Saat ini, Iran memproduksi uranium mendekati tingkat senjata setelah runtuhnya kesepakatan nuklirnya dengan kekuatan dunia.
Instalasi terowongan bawah tanah itu mempersulit upaya Barat untuk menghentikan Iran dari kemungkinan pengembangan bom atom karena diplomasi atas program nuklirnya tetap terhenti.
"Penyelesaian fasilitas semacam itu akan menjadi skenario mimpi buruk yang berisiko memicu spiral eskalasi baru,” kata Kelsey Davenport, direktur kebijakan nonproliferasi di Asosiasi Pengendalian Senjata yang berbasis di Washington.
“Mengingat seberapa dekat Iran dengan bom, ia hanya memiliki sedikit ruang untuk meningkatkan programnya tanpa melanggar garis merah AS dan Israel.
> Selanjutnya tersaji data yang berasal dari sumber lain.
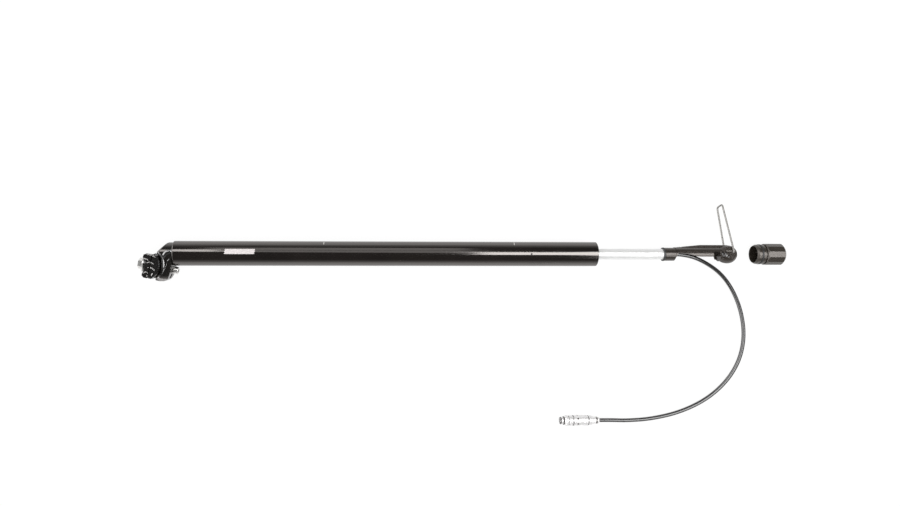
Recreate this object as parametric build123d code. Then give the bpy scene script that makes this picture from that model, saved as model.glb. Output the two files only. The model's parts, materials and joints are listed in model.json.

Jadi pada titik ini, eskalasi lebih lanjut meningkatkan risiko konflik,” lanjutnya.
Konstruksi Iran di situs nuklir Natanz dilakukan lima tahun setelah Presiden AS Donald Trump yang menjabat saat itu, secara sepihak menarik AS dari perjanjian nuklir dengan Iran, dikutip dari Al Jazeera.
Perjanjian itu membatasi pengayaan uranium Iran hingga kemurnian 3,67 persen.
Persentase itu cukup kuat hanya untuk menggerakkan pembangkit listrik sipil, dan menjaga persediaannya hanya sekitar 300 kilogram (660 pon).
Sejak berakhirnya perjanjian nuklir, Iran mengatakan sedang memperkaya uranium hingga 60 persen.
Di sisi lain, inspektur baru-baru ini menemukan Iran telah menghasilkan partikel uranium yang 83,7 persen murni.
Persentase itu hampir mencapai ambang 90 persen uranium untuk tingkat senjata.
Pada Februari, inspektur internasional memperkirakan persediaan Iran lebih dari 10 kali lipat dari kesepakatan era Obama, menurut kepala Badan Energi Atom Internasional.
Ia memperkirakan, dengan uranium yang diperkaya cukup untuk memungkinkan Iran membuat "beberapa" bom nuklir.